Su facebook sono i più insopportabili: pubblicano contenuti offensivi o decine di selfie, esprimono la loro opinione su ogni argomento, ci coinvolgono nella loro quotidianità. Post dopo post. Per salvarci dalla loro irritante presenza basterebbe un semplice click. Eppure fatichiamo a schiacciare quel tasto e a eliminarli per sempre dalla nostra vita social. Tanto che alla fine ci rinunciamo e decidiamo di reggerli a oltranza. Pure se ne faremmo volentieri a meno. Pure se ci infastidiscono. Spesso senza riuscire a farne meno, a volte diventandone schiavi. Ma quali sono le ragioni dietro questa sorta di masochismo volontario? Secondo uno studio presentato alla conferenza annuale della British Psychological Society, l’associazione professionale degli psicologi del Regno Unito, i già menzionati contatti molesti sono, molto spesso, anche quegli amici che hanno più successo al di là dello schermo: nella vita reale.

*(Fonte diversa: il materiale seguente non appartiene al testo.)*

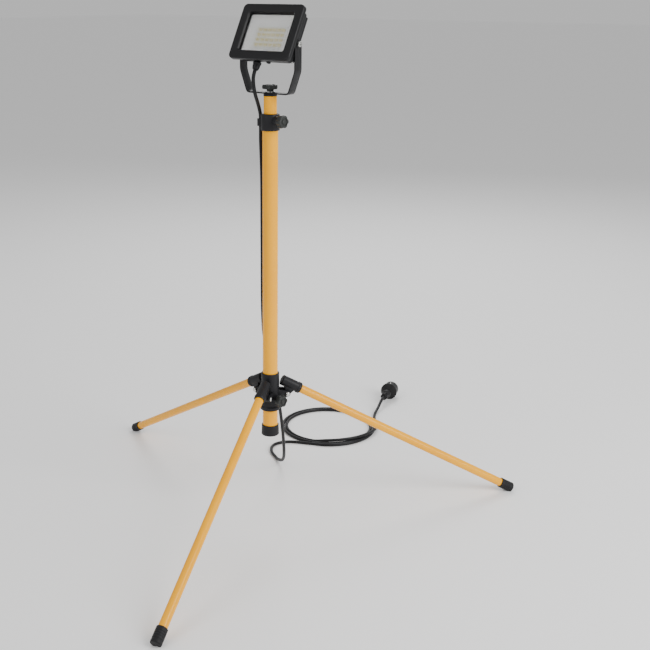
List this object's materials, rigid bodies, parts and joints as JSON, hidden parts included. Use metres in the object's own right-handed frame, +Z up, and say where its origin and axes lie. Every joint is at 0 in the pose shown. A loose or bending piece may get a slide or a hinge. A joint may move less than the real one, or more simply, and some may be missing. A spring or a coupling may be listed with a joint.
{
  "type": "tripod work light",
  "caption": "LED work light with a tilting floodlight on a yellow telescopic tripod, folding legs, clamp knobs, and a mains cord with coil and plug.",
  "frame": {"origin": "on the floor under the centre of the stand's bounding box, cord nodes left out", "axes": "+Z up along the mast, the lamp faces -Y, the bracket arms stand along X"},
  "size_m": [0.8724, 1.2132, 1.0112],
  "materials": {
    "yellow_paint": "gloss powder coat on steel tube",
    "charcoal_plastic": "fine moulded texture",
    "knob_plastic": "satin moulding",
    "lamp_paint": "satin powder coat on die-cast aluminium",
    "bright_steel": "bright zinc or nickel plating",
    "bracket_steel": "satin black powder coat on steel strip",
    "clear_glass": "clear toughened glass",
    "white_reflector": "white reflector",
    "led_phosphor": "yellowish LED phosphor, unlit",
    "black_rubber": "matt rubber",
    "foot_rubber": "matt rubber foot"
  },
  "bodies": {
    "hub": {"tripod_hub": "charcoal_plastic", "leg_right_bolt": "bright_steel", "leg_right_nut": "bright_steel", "leg_left_bolt": "bright_steel", "leg_left_nut": "bright_steel", "leg_front_bolt": "bright_steel", "leg_front_nut": "bright_steel", "cord_run": "black_rubber", "cord_coil": "black_rubber", "cord_tail": "black_rubber", "plug_body": "black_rubber", "plug_pin_a": "bright_steel", "plug_pin_b": "bright_steel", "earth_contact_a": "bright_steel", "earth_contact_b": "bright_steel"},
    "leg_right": {"leg_right_socket": "charcoal_plastic", "leg_right_tube": "yellow_paint", "leg_right_foot": "foot_rubber"},
    "leg_left": {"leg_left_socket": "charcoal_plastic", "leg_left_tube": "yellow_paint", "leg_left_foot": "foot_rubber"},
    "leg_front": {"leg_front_socket": "charcoal_plastic", "leg_front_tube": "yellow_paint", "leg_front_foot": "foot_rubber"},
    "hub_clamp": {"hub_knob": "knob_plastic", "hub_knob_stud": "bright_steel"},
    "outer_mast": {"outer_tube": "yellow_paint", "mast_collar": "charcoal_plastic", "mast_end_cap": "charcoal_plastic"},
    "mast_clamp": {"mast_knob": "knob_plastic", "mast_knob_stud": "bright_steel"},
    "inner_mast": {"inner_tube": "yellow_paint", "mast_glide": "charcoal_plastic", "mast_top_plug": "charcoal_plastic", "cord_lamp_lead": "black_rubber"},
    "bracket": {"lamp_bracket": "bracket_steel", "bracket_washer": "bright_steel"},
    "bracket_clamp": {"bracket_knob": "knob_plastic", "bracket_knob_stud": "bright_steel"},
    "lamp": {"lamp_housing": "lamp_paint", "lamp_bezel": "lamp_paint", "lamp_glass": "clear_glass", "lamp_gasket": "black_rubber", "lamp_reflector": "white_reflector", "led_board": "white_reflector", "led_array": "led_phosphor", "cable_gland": "charcoal_plastic", "vent_plug": "charcoal_plastic", "housing_screw_1": "bright_steel", "housing_screw_2": "bright_steel", "housing_screw_3": "bright_steel", "housing_screw_4": "bright_steel", "pivot_screw_left": "bright_steel", "pivot_screw_right": "bright_steel", "pivot_washer_left": "black_rubber", "pivot_washer_right": "black_rubber"}
  },
  "joints": [
    {"name": "leg_right_fold", "type": "hinge", "parent": "hub", "child": "leg_right", "pos_m": [0.09695, 0.0814, 0.2515], "axis": [-0.7314, 0.682, 0], "range_deg": [0, 62]},
    {"name": "leg_left_fold", "type": "hinge", "parent": "hub", "child": "leg_left", "pos_m": [0.04229, 0.06469, 0.2515], "axis": [-0.225, -0.9744, 0], "range_deg": [0, 62]},
    {"name": "leg_front_fold", "type": "hinge", "parent": "hub", "child": "leg_front", "pos_m": [0.08409, 0.02571, 0.2515], "axis": [0.9563, 0.2924, 0], "range_deg": [0, 62]},
    {"name": "hub_clamp_turn", "type": "hinge", "parent": "hub", "child": "hub_clamp", "pos_m": [0.10367, 0.05051, 0.244], "axis": [0.9744, -0.225, 0], "range_deg": [0, 360]},
    {"name": "mast_height", "type": "slide", "parent": "hub", "child": "outer_mast", "axis": [0, 0, 1], "range_m": [-0.155, 0.028], "deforming": ["cord_run"]},
    {"name": "mast_clamp_turn", "type": "hinge", "parent": "outer_mast", "child": "mast_clamp", "pos_m": [0.10379, 0.05103, 0.797], "axis": [0.9781, -0.2079, 0], "range_deg": [0, 360]},
    {"name": "mast_extend", "type": "slide", "parent": "outer_mast", "child": "inner_mast", "axis": [0, 0, 1], "range_m": [0, 0.45], "deforming": ["cord_lamp_lead"]},
    {"name": "bracket_pan", "type": "hinge", "parent": "inner_mast", "child": "bracket", "pos_m": [0.07444, 0.05726, 0.8481], "axis": [0, 0, 1], "range_deg": [-90, 90], "deforming": ["cord_lamp_lead"]},
    {"name": "bracket_clamp_turn", "type": "hinge", "parent": "bracket", "child": "bracket_clamp", "pos_m": [0.07444, 0.05726, 0.8481], "axis": [0, 0, 1], "range_deg": [0, 360]},
    {"name": "lamp_tilt", "type": "hinge", "parent": "bracket", "child": "lamp", "pos_m": [0.07444, 0.05726, 0.94], "axis": [-1, 0, 0], "range_deg": [-28, 63], "deforming": ["cord_lamp_lead"]}
  ]
}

Può essere il capo, il rispettato compagno di lavoro, il leader della comitiva con cui usciamo, o un personaggio di riferimento in un determinato settore. Individui influenti, insomma, da cui non ci distacchiamo solo per una ragione ben precisa: non subire delle ripercussioni. Anche perché, per via di strumenti come “Who deleted me”, è diventato difficile che il nostro gesto passi inosservato. “Le persone non vogliono rischiare di causare delle tensioni offline con amici, familiari e colleghi disconnettendoli dalle loro esistenze online”, ha detto Sarah Buglass della Nottingham Trent University, presentando l’analisi. “Rimanere collegati sul web con i fomentatori sembra essere per alcuni una vera necessità sociale”. Per arrivare a tale conclusione il team di ricerca ha preso in considerazione un network composto da 5113 persone legate a 52 utenti della piattaforma in blu.

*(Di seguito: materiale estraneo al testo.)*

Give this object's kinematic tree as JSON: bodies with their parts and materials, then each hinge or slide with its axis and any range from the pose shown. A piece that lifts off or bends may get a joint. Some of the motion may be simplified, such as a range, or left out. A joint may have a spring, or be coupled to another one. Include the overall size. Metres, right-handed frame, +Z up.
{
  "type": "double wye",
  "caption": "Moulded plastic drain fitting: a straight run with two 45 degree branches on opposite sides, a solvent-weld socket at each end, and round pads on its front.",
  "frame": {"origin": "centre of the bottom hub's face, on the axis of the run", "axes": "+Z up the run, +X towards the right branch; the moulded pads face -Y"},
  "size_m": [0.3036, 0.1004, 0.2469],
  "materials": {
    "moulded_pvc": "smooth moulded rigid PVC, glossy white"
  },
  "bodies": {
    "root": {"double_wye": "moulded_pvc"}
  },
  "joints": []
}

A ognuno di loro è stato chiesto di valutare 100 contatti selezionati a caso all’interno della rispettiva cerchia di amici. Una stima per capire, tra le altre cose, le volte in cui si trovano in disaccordo sul web, il tipo di relazione che li unisce e la frequenza delle comunicazioni sia online sia offline. I risultati: cyberbulli, piantagrane, disturbatori e facinorosi da tastiera tendono a essere quegli stessi amici popolari, con cui poi abbiamo contatti regolari nella quotidianità. Ma non su Facebook, dove seppur li conserviamo lì, all’interno della nostra cerchia, allo stesso tempo li evitiamo. “Questo implica che gli utenti potrebbero tenere d’occhio i provocatori per evitare un confronto”, suggeriscono dalla British Psychological Society. Buglass puntualizza: “Sembra che molti di loro (le persone intervistate ndr) non vogliono interagire con gli istigatori online, ma contemporaneamente non li vogliono nemmeno cancellare”. Qualche esempio: c’è chi pubblica status ambigui, allarmisti, o tristi (spesso con l’intento di farsi consolare); c’è l’amante di quelli che un tempo si chiamavano autoscatti; c’è chi posta ogni attimo della propria giornata; chi millanta di averla favolosa; chi ha il “like” compulsivo; chi è ossessionato dai giochi che si trovano sulla piattaforma, come Candy Crush, e vorrebbe coinvolgere anche noi; e c’è ancora persino chi usa la funzione poke, la cui utilità è sempre stata dubbia. E se non riusciamo a cancellarli, allora possiamo limitarne l’impatto, aiutando il nebuloso algoritmo che decide cosa vediamo in bacheca a capire ciò che più ci interessa. In casi estremi, uno è lo strumento principale che Zuckerberg ci ha messo a disposizione, per aiutarci: “non seguire più”. Una liberazione. Evita le grane, nonché l’imbarazzo di dovere delle spiegazioni. Ma ha anche un rischio: intrappolarci in una bolla, dove non esiste dissenso.